* BEGIN *
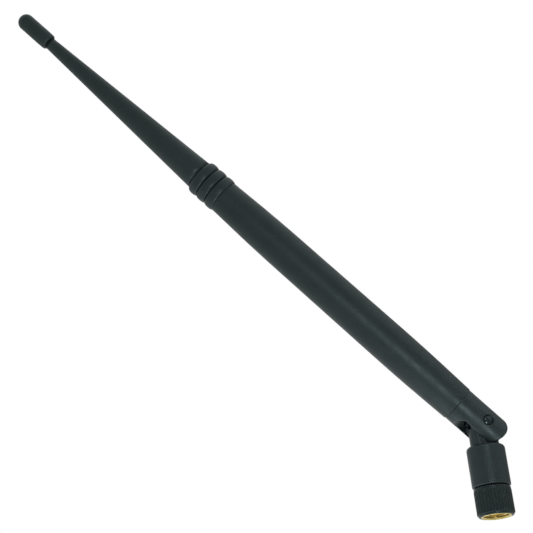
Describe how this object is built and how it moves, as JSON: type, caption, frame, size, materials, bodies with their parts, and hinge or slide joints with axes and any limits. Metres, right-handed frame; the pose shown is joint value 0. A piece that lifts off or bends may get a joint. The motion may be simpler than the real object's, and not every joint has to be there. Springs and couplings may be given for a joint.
{
  "type": "omnidirectional antenna",
  "caption": "Long tapered whip antenna with a ring collar, a tilt hinge and a swivel barrel, on a threaded coaxial plug with a ribbed coupling nut.",
  "frame": {"origin": "centre of the coupling nut's mouth, where the mating jack enters", "axes": "+Z along the plug and the swivel barrel, from the nut's mouth to the hinge; the tilt hinge's axis is parallel to Y; the blade leans 45 degrees towards -X at rest"},
  "size_m": [0.2005, 0.017, 0.2296],
  "materials": {
    "blade_plastic": "fine spark-eroded texture, dark green-black",
    "knuckle_plastic": "fine texture with a slight sheen",
    "nut_plastic": "satin, ribbed",
    "stud_plastic": "polished dome",
    "gold_plate": "gold-plated, fine turning marks",
    "brass": "drawn",
    "copper": "bare drawn wire",
    "spring_steel": "stamped",
    "fluoropolymer": "waxy white",
    "foam": "closed-cell foam",
    "cable_jacket": "smooth extruded",
    "cable_braid": "silver-plated braid",
    "silicone": "moulded ring",
    "black_rubber": "moulded"
  },
  "bodies": {
    "plug": {"plug_body": "gold_plate", "plug_insulator": "fluoropolymer", "centre_contact": "gold_plate", "plug_gasket": "silicone", "nut_retaining_ring": "spring_steel", "swivel_retaining_ring": "spring_steel", "tail_ferrule": "gold_plate", "tail_sleeve": "black_rubber", "plug_cable_jacket": "cable_jacket", "plug_cable_braid": "cable_braid", "plug_cable_dielectric": "fluoropolymer", "plug_cable_conductor": "copper"},
    "coupling_nut": {"nut_grip": "nut_plastic", "nut_insert": "gold_plate"},
    "barrel": {"swivel_barrel": "knuckle_plastic", "friction_washers": "spring_steel", "cable_bend": "cable_jacket"},
    "blade": {"clevis": "knuckle_plastic", "pivot_studs": "stud_plastic", "lower_sheath": "blade_plastic", "ring_collar": "blade_plastic", "upper_mast": "blade_plastic", "tip_cap": "blade_plastic", "choke_tube": "brass", "feed_ferrule": "brass", "feed_insulator": "fluoropolymer", "lower_radiator": "brass", "lower_phasing_coil": "copper", "middle_radiator": "brass", "upper_phasing_coil": "copper", "upper_radiator": "brass", "centring_discs": "foam", "cable_grommet": "black_rubber", "blade_cable_jacket": "cable_jacket", "blade_cable_braid": "cable_braid", "blade_cable_dielectric": "fluoropolymer", "blade_cable_conductor": "copper"}
  },
  "joints": [
    {"name": "nut_spin", "type": "hinge", "parent": "plug", "child": "coupling_nut", "pos_m": [0, 0, 0.006], "axis": [0, 0, 1], "continuous": true},
    {"name": "barrel_swivel", "type": "hinge", "parent": "plug", "child": "barrel", "pos_m": [0, 0, 0.015], "axis": [0, 0, 1], "range_deg": [-180, 180]},
    {"name": "blade_tilt", "type": "hinge", "parent": "barrel", "child": "blade", "pos_m": [0, 0, 0.038], "axis": [0, -1, 0], "range_deg": [-45, 45], "deforming": ["cable_bend"]}
  ]
}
* END *
What to do: Output the full listing exactly as it stands.

Full solution:
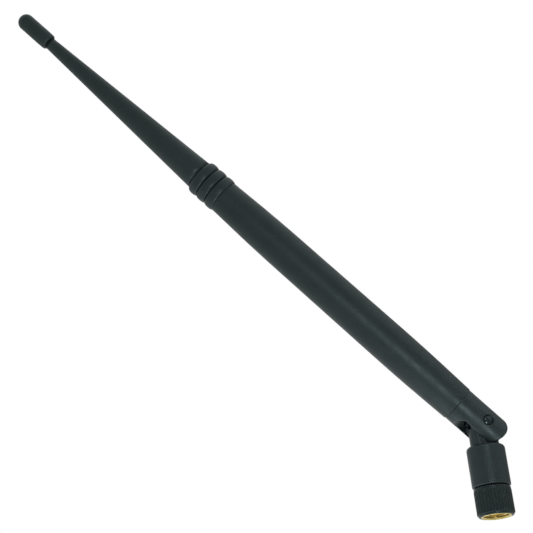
Describe how this object is built and how it moves, as JSON: type, caption, frame, size, materials, bodies with their parts, and hinge or slide joints with axes and any limits. Metres, right-handed frame; the pose shown is joint value 0. A piece that lifts off or bends may get a joint. The motion may be simpler than the real object's, and not every joint has to be there. Springs and couplings may be given for a joint.
{
  "type": "omnidirectional antenna",
  "caption": "Long tapered whip antenna with a ring collar, a tilt hinge and a swivel barrel, on a threaded coaxial plug with a ribbed coupling nut.",
  "frame": {"origin": "centre of the coupling nut's mouth, where the mating jack enters", "axes": "+Z along the plug and the swivel barrel, from the nut's mouth to the hinge; the tilt hinge's axis is parallel to Y; the blade leans 45 degrees towards -X at rest"},
  "size_m": [0.2005, 0.017, 0.2296],
  "materials": {
    "blade_plastic": "fine spark-eroded texture, dark green-black",
    "knuckle_plastic": "fine texture with a slight sheen",
    "nut_plastic": "satin, ribbed",
    "stud_plastic": "polished dome",
    "gold_plate": "gold-plated, fine turning marks",
    "brass": "drawn",
    "copper": "bare drawn wire",
    "spring_steel": "stamped",
    "fluoropolymer": "waxy white",
    "foam": "closed-cell foam",
    "cable_jacket": "smooth extruded",
    "cable_braid": "silver-plated braid",
    "silicone": "moulded ring",
    "black_rubber": "moulded"
  },
  "bodies": {
    "plug": {"plug_body": "gold_plate", "plug_insulator": "fluoropolymer", "centre_contact": "gold_plate", "plug_gasket": "silicone", "nut_retaining_ring": "spring_steel", "swivel_retaining_ring": "spring_steel", "tail_ferrule": "gold_plate", "tail_sleeve": "black_rubber", "plug_cable_jacket": "cable_jacket", "plug_cable_braid": "cable_braid", "plug_cable_dielectric": "fluoropolymer", "plug_cable_conductor": "copper"},
    "coupling_nut": {"nut_grip": "nut_plastic", "nut_insert": "gold_plate"},
    "barrel": {"swivel_barrel": "knuckle_plastic", "friction_washers": "spring_steel", "cable_bend": "cable_jacket"},
    "blade": {"clevis": "knuckle_plastic", "pivot_studs": "stud_plastic", "lower_sheath": "blade_plastic", "ring_collar": "blade_plastic", "upper_mast": "blade_plastic", "tip_cap": "blade_plastic", "choke_tube": "brass", "feed_ferrule": "brass", "feed_insulator": "fluoropolymer", "lower_radiator": "brass", "lower_phasing_coil": "copper", "middle_radiator": "brass", "upper_phasing_coil": "copper", "upper_radiator": "brass", "centring_discs": "foam", "cable_grommet": "black_rubber", "blade_cable_jacket": "cable_jacket", "blade_cable_braid": "cable_braid", "blade_cable_dielectric": "fluoropolymer", "blade_cable_conductor": "copper"}
  },
  "joints": [
    {"name": "nut_spin", "type": "hinge", "parent": "plug", "child": "coupling_nut", "pos_m": [0, 0, 0.006], "axis": [0, 0, 1], "continuous": true},
    {"name": "barrel_swivel", "type": "hinge", "parent": "plug", "child": "barrel", "pos_m": [0, 0, 0.015], "axis": [0, 0, 1], "range_deg": [-180, 180]},
    {"name": "blade_tilt", "type": "hinge", "parent": "barrel", "child": "blade", "pos_m": [0, 0, 0.038], "axis": [0, -1, 0], "range_deg": [-45, 45], "deforming": ["cable_bend"]}
  ]
}